## THE PROBLEM
Only the lines from the first one through the line with "open wood store." should be printed, exactly as they appear.

--- START DATA EXTRACT ---

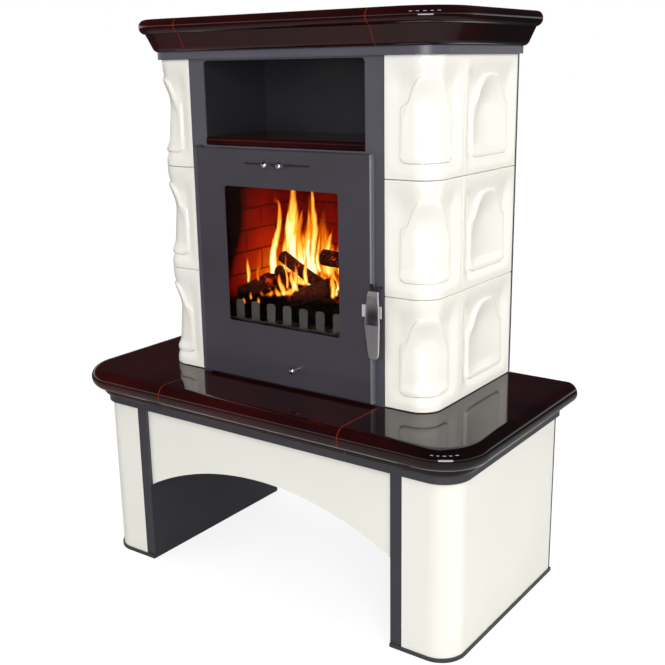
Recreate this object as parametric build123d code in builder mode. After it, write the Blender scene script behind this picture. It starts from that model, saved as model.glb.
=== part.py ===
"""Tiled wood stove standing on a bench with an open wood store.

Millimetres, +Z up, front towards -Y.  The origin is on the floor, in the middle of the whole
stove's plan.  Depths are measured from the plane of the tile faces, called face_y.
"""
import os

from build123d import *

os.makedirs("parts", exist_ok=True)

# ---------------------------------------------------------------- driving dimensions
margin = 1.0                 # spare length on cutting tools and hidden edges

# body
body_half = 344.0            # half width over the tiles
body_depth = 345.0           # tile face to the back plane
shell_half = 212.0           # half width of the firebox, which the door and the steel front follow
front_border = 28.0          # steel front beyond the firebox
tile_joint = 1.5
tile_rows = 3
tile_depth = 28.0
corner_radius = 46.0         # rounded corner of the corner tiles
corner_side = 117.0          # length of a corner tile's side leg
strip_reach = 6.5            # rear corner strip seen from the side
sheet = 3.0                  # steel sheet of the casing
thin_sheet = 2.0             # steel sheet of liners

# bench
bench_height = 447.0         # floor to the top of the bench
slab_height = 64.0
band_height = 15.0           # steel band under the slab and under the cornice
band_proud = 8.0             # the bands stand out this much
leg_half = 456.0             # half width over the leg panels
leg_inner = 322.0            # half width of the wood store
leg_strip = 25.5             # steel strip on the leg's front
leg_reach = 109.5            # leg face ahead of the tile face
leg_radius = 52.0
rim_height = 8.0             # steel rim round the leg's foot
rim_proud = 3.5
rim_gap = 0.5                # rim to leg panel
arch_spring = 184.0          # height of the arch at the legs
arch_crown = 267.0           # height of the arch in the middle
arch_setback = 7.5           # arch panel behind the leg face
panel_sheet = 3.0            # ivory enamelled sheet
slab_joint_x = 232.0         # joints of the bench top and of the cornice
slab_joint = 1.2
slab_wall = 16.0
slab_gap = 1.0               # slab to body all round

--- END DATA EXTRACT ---

## RIGHT ANSWER
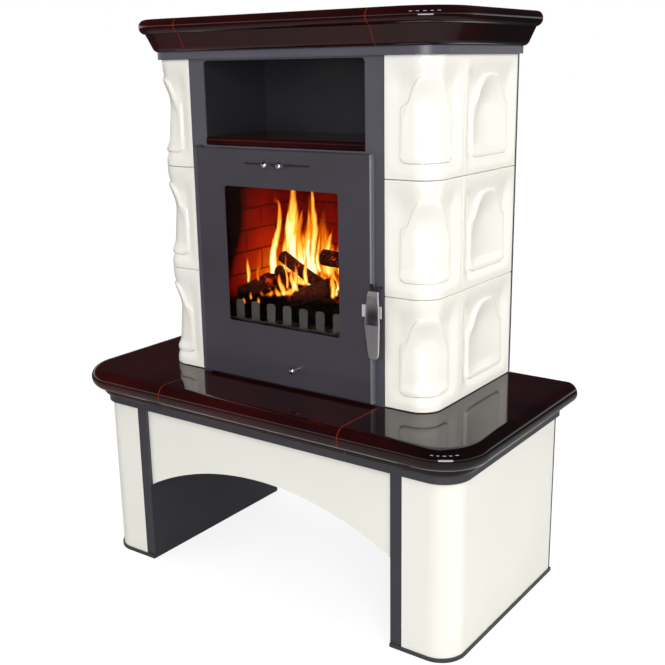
Recreate this object as parametric build123d code in builder mode. After it, write the Blender scene script behind this picture. It starts from that model, saved as model.glb.
=== part.py ===
"""Tiled wood stove standing on a bench with an open wood store.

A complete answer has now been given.